* STATED GOAL:
Print exactly the part opening with the line containing "soil = soil.subtract(stalkHole(x, y, stalk.radius[0]" and closing with the line containing "cad_parts[node].hide_render = cad_parts[node].hide_viewport", with both of those lines included.

* RECORDED DATA:
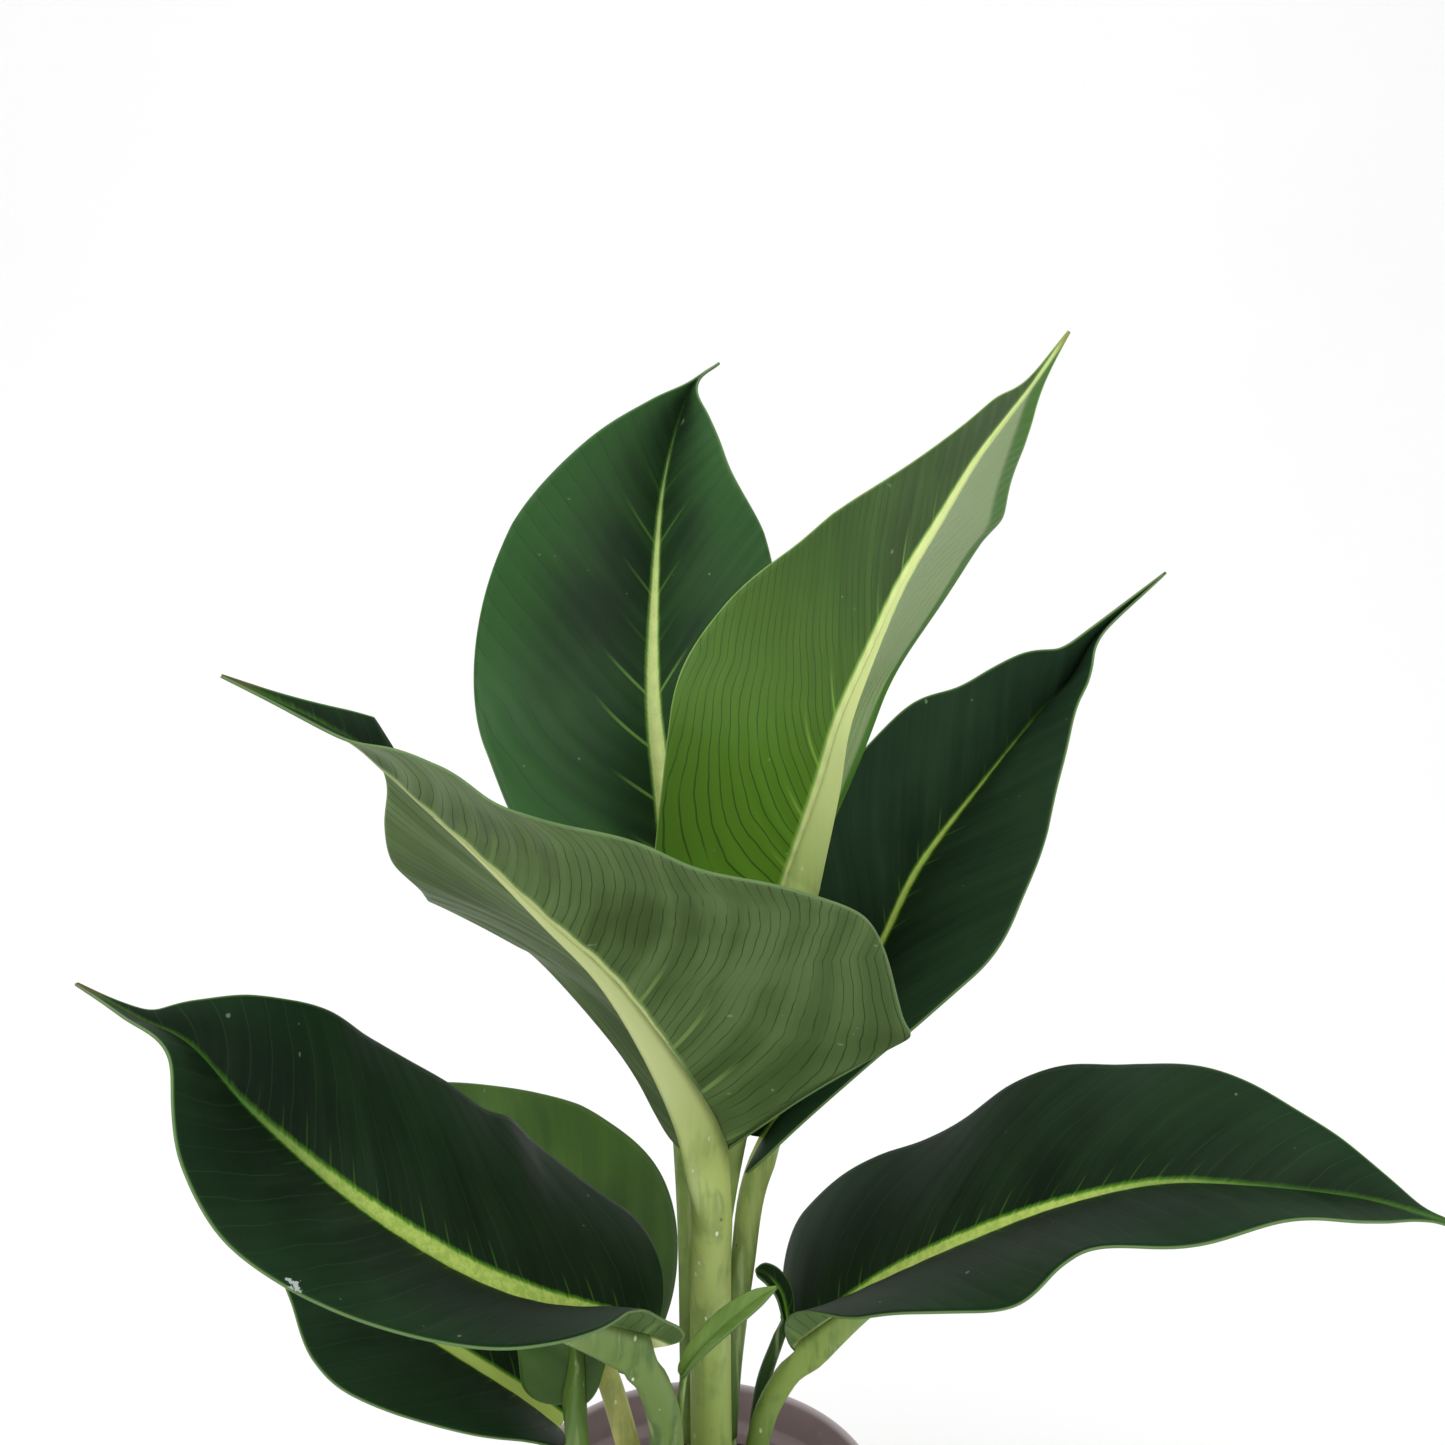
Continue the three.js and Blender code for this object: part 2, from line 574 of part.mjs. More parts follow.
function soilGeometry() {
  const bottom = POT.floor + GAP;
  const edge = SOIL.level - SOIL.crown;
  const profile = [
    [0, bottom],
    [innerRadius(bottom) - GAP, bottom],
    [innerRadius(edge) - GAP, edge],
    [innerRadius(edge) * SOIL.shoulderShare, SOIL.level - SOIL.shoulderDrop],
    [0, SOIL.level],
  ];
  const body = new THREE.LatheGeometry(profile.map((p) => new THREE.Vector2(...p)), RING);
  body.rotateX(Math.PI / 2);
  let soil = toSolid(body);
  for (const stalk of Object.values(STALKS)) {
    if (stalk.onStem) continue;
    const [x, y] = stalk.path[0];
    soil = soil.subtract(stalkHole(x, y, stalk.radius[0] + GAP));
  }
  const hole = ovalColumn([
    { z: SOIL.level - SOIL.holeDepth, size: MAIN_STEM.neckSize.map((half) => half + GAP) },
    { z: SOIL.level + SOIL.holeDepth, size: MAIN_STEM.neckSize.map((half) => half + GAP) },
  ]);
  soil = soil.subtract(toSolid(hole));
  return toGeometry(soil);
}

// ---------------------------------------------------------------- the plant

const plant = new THREE.Group();

function addPiece(name, geometry, look) {
  const mesh = new THREE.Mesh(geometry, look);
  mesh.name = name;
  plant.add(mesh);
}

addPiece("pot", potGeometry(), POT_PLASTIC);
addPiece("soil", soilGeometry(), SOIL_PEAT);
addPiece("main_stem", mainStemGeometry(), STALK_GREEN);
for (const [name, leaf] of Object.entries(LEAVES)) {
  addPiece(`stalk_${name}`, stalkGeometry(name), STALK_GREEN);
  addPiece(`blade_${name}`, bladeGeometry(leaf), BLADE_MATERIALS[name] ?? DARK_BLADE);
}

export default plant;
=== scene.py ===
import bpy
import numpy as np
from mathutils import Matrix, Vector, noise


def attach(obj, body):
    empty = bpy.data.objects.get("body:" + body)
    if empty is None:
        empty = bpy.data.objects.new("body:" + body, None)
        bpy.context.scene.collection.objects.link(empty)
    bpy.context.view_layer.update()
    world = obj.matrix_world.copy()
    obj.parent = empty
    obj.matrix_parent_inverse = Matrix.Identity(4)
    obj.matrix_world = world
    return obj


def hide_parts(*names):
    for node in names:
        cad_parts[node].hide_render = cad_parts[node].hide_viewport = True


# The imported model: twelve blades, their stalks, the main stem, the soil and the pot.
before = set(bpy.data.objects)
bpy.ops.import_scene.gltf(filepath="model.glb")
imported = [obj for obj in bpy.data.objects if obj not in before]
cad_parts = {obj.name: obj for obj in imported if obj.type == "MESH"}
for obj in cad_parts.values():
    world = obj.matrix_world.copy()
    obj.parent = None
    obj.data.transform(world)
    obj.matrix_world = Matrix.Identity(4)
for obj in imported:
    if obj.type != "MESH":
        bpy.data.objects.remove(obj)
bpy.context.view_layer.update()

bl_info = {
    "name": "Potted Dieffenbachia",
    "version": (1, 0, 0),
    "blender": (4, 5, 0),
    "location": "View3D > Sidebar > Plant",
    "description": "Builds the leaves, stalks, soil and pot of a young dieffenbachia",
    "category": "Object",
}

MM = 0.001

# ------------------------------------------------------------------ sizes of the plant, in mm

GAP = 0.3  # clearance kept between pieces that touch

POT = {
    "height": 105, "bottom_radius": 43, "shoulder_radius": 54.5, "collar_radius": 60,
    "collar_height": 15, "wall": 1.8, "floor": 3,
}

# level: in the middle. crown: how much lower the soil is at the wall. bed: how far the surface lies
# under the level before lumps are added to it. lump: height of the lumps, and how far they may
# rise and sink. fineness: how quickly the lumps change, per mm.
SOIL = {
    "level": 90, "crown": 3, "hole_depth": 14, "bed": 0.8, "lump": 1.5, "rise": 0.75, "sink": 1.6,
    "fineness": 0.22, "rings": 64, "sides": 144,
}

# neck_size: half widths of the oval column in the soil. From neck_rise above the soil it widens
# towards top_size, which it would reach widening mm higher. flute: number of the grooves between the
# wrapped stalk bases, their depth as a share, and how far they are turned, in radians. edge: height
# and depth of the rounded top edge. rings: their number below that edge and over it.
MAIN_STEM = {
    "middle": (4.5, -2), "top": 122, "top_size": (9.5, 14), "neck_size": (8, 12.5), "neck_rise": 12,
    "widening": 33, "flute": (4, 0.04, 0.5), "edge": (3, 1.2), "rings": (30, 8), "sides": 64,
}

# The form that all blades share. A share is one of the midrib's length, where nothing else is said.
BLADE = {
    "neck": 1.2,  # added to the half width all along, so that the two ends aren't points
    "tip": (0.15, 0.65),  # share before the drip tip over which that shrinks, and by how much
    "base_round": 0.07,  # share over which the base rounds out
    "lobe_reach": 0.18,  # share over which the base lobes still point backwards
    "lobe_fade": 1.5,  # how quickly their backward lean fades
    "sweep": 0.45,  # how far the margin runs ahead of the midrib, as a share of the half width
    "bend": 0.6,  # how much of that is gained towards the margin
    "arch": 0.06,  # arching between midrib and margin, as a share of the half width
    "full_width": 30,  # half width at which waves and ripples have their full height
    "easing": 0.045,  # share to both sides over which the midrib's direction is evened out
    "vein_turn": (0.12, 0.45),  # the veins' lean grows from so far before the base, over that share
    "row_power": 1.25,  # above 1 the rows stand closer together towards the stalk
    "full_length": 180,  # shorter blades have fewer rows and columns
    "least_share": 0.35,  # but at least this share of them
    "least_width": 8,  # the side veins bend as if each half were at least so wide
    "ripple_power": 1.5,  # above 1 the ripples keep away from midrib and margin
}
VEIN_WANDER = 9.0  # how far the fine side veins stray from even spacing

# The lowest part of a stalk stands upright; near the blade it turns into the ridge's first ring,
# over blend times its radius.
STALK = {"upright": 4, "rings": 30, "blend": 3.5}

# The raised midrib. start: the share of the blade where it begins. flank and flank_fall: its half
# width over the stalk's radius and how quickly that shrinks; depth_fall: the same for its depth.
# round and waist: how full its section is. end: half width and depth at its end.
RIDGE = {
    "start": 0.03, "rings": 40, "flank": 1.02, "flank_fall": 2.2, "depth_fall": 1.7, "round": 0.8,
    "waist": 0.3, "end": (0.5, 0.4),
}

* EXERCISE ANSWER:
    soil = soil.subtract(stalkHole(x, y, stalk.radius[0] + GAP));
  }
  const hole = ovalColumn([
    { z: SOIL.level - SOIL.holeDepth, size: MAIN_STEM.neckSize.map((half) => half + GAP) },
    { z: SOIL.level + SOIL.holeDepth, size: MAIN_STEM.neckSize.map((half) => half + GAP) },
  ]);
  soil = soil.subtract(toSolid(hole));
  return toGeometry(soil);
}

// ---------------------------------------------------------------- the plant

const plant = new THREE.Group();

function addPiece(name, geometry, look) {
  const mesh = new THREE.Mesh(geometry, look);
  mesh.name = name;
  plant.add(mesh);
}

addPiece("pot", potGeometry(), POT_PLASTIC);
addPiece("soil", soilGeometry(), SOIL_PEAT);
addPiece("main_stem", mainStemGeometry(), STALK_GREEN);
for (const [name, leaf] of Object.entries(LEAVES)) {
  addPiece(`stalk_${name}`, stalkGeometry(name), STALK_GREEN);
  addPiece(`blade_${name}`, bladeGeometry(leaf), BLADE_MATERIALS[name] ?? DARK_BLADE);
}

export default plant;
=== scene.py ===
import bpy
import numpy as np
from mathutils import Matrix, Vector, noise


def attach(obj, body):
    empty = bpy.data.objects.get("body:" + body)
    if empty is None:
        empty = bpy.data.objects.new("body:" + body, None)
        bpy.context.scene.collection.objects.link(empty)
    bpy.context.view_layer.update()
    world = obj.matrix_world.copy()
    obj.parent = empty
    obj.matrix_parent_inverse = Matrix.Identity(4)
    obj.matrix_world = world
    return obj


def hide_parts(*names):
    for node in names:
        cad_parts[node].hide_render = cad_parts[node].hide_viewport = True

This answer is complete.